Copy out every record below, word for word.

RECORDS FOR THIS EXERCISE —
━━━━━━━━
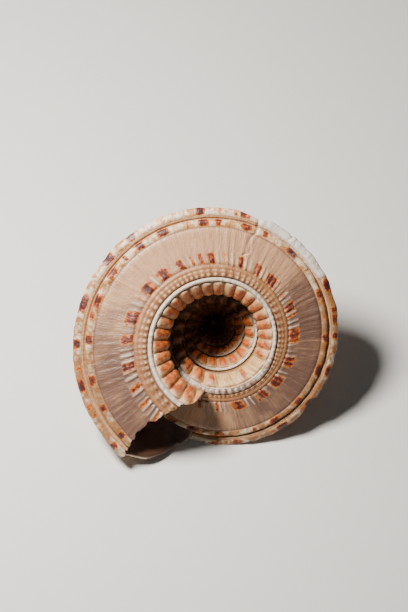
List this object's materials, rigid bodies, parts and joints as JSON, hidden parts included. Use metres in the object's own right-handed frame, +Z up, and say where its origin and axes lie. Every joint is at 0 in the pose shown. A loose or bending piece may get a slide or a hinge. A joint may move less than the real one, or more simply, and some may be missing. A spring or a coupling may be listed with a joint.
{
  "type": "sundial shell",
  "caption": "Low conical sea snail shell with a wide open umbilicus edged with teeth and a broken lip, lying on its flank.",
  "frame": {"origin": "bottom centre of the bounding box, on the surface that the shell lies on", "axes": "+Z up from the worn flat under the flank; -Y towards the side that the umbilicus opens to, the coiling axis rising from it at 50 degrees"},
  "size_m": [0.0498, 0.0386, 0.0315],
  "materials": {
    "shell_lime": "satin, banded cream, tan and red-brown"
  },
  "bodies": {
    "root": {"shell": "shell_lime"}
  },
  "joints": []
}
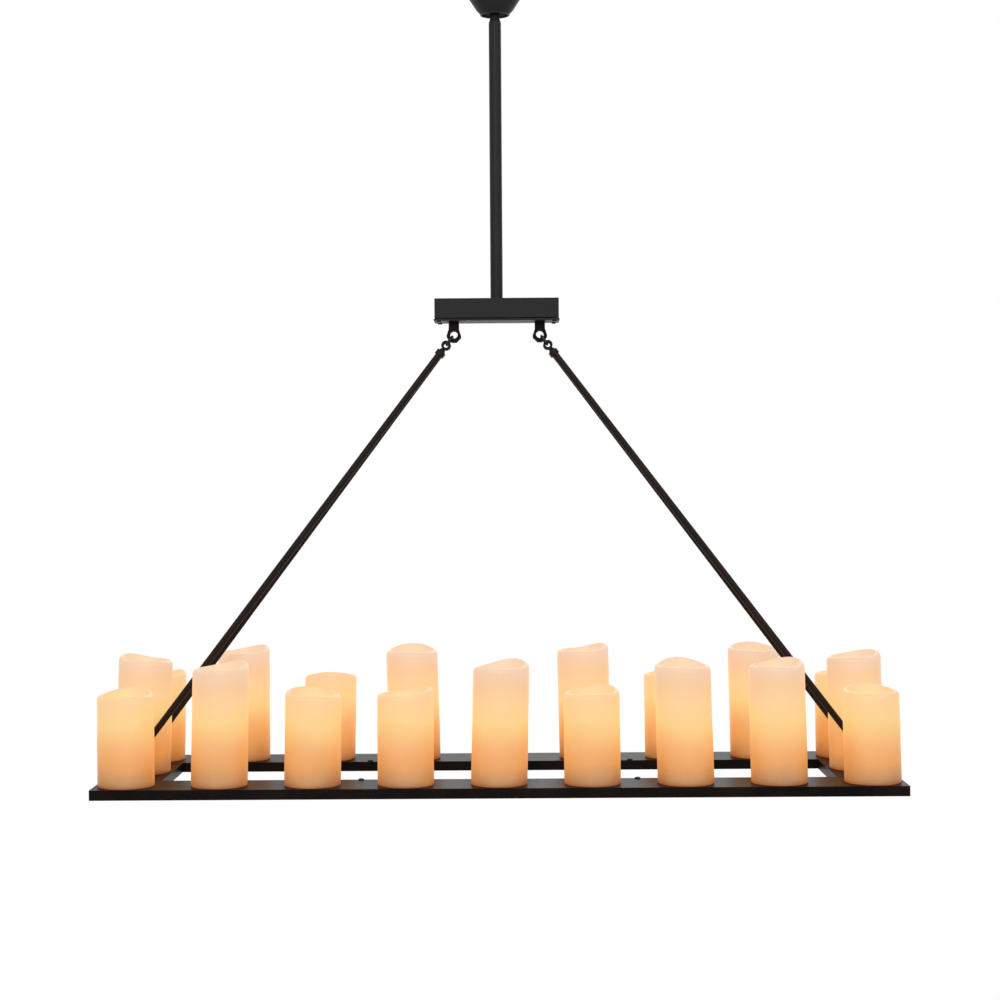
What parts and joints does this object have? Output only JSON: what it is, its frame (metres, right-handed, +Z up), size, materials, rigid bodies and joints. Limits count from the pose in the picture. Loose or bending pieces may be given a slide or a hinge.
━━━━━━━━
ANSWER IN FULL —
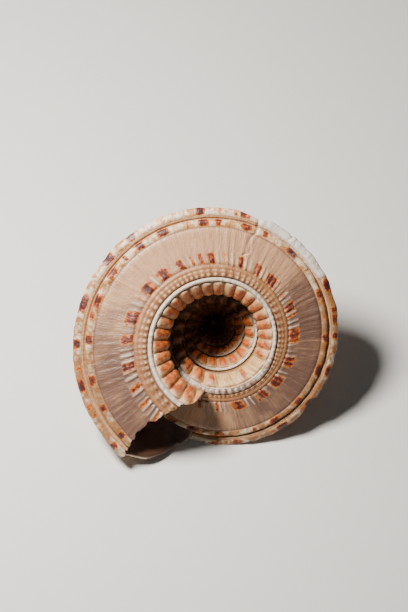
List this object's materials, rigid bodies, parts and joints as JSON, hidden parts included. Use metres in the object's own right-handed frame, +Z up, and say where its origin and axes lie. Every joint is at 0 in the pose shown. A loose or bending piece may get a slide or a hinge. A joint may move less than the real one, or more simply, and some may be missing. A spring or a coupling may be listed with a joint.
{
  "type": "sundial shell",
  "caption": "Low conical sea snail shell with a wide open umbilicus edged with teeth and a broken lip, lying on its flank.",
  "frame": {"origin": "bottom centre of the bounding box, on the surface that the shell lies on", "axes": "+Z up from the worn flat under the flank; -Y towards the side that the umbilicus opens to, the coiling axis rising from it at 50 degrees"},
  "size_m": [0.0498, 0.0386, 0.0315],
  "materials": {
    "shell_lime": "satin, banded cream, tan and red-brown"
  },
  "bodies": {
    "root": {"shell": "shell_lime"}
  },
  "joints": []
}
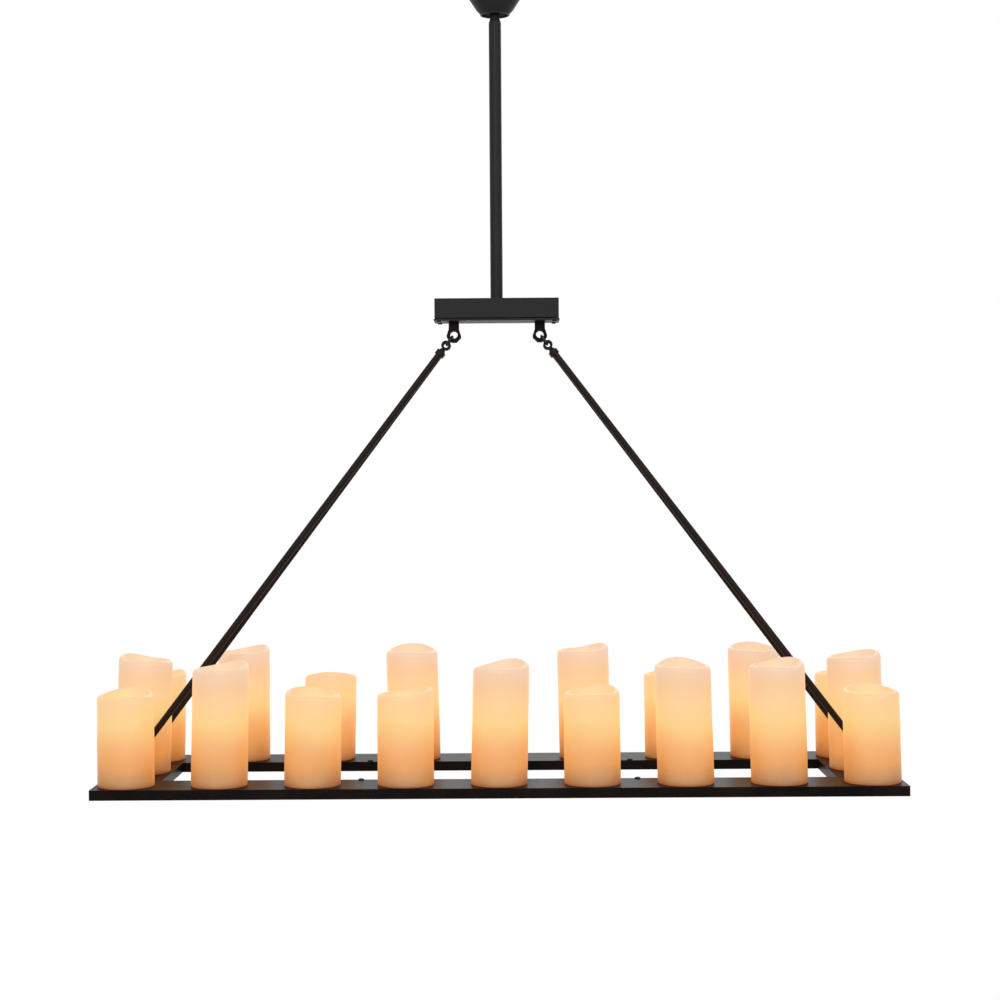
What parts and joints does this object have? Output only JSON: what it is, its frame (metres, right-handed, +Z up), size, materials, rigid bodies and joints. Limits count from the pose in the picture. Loose or bending pieces may be given a slide or a hinge.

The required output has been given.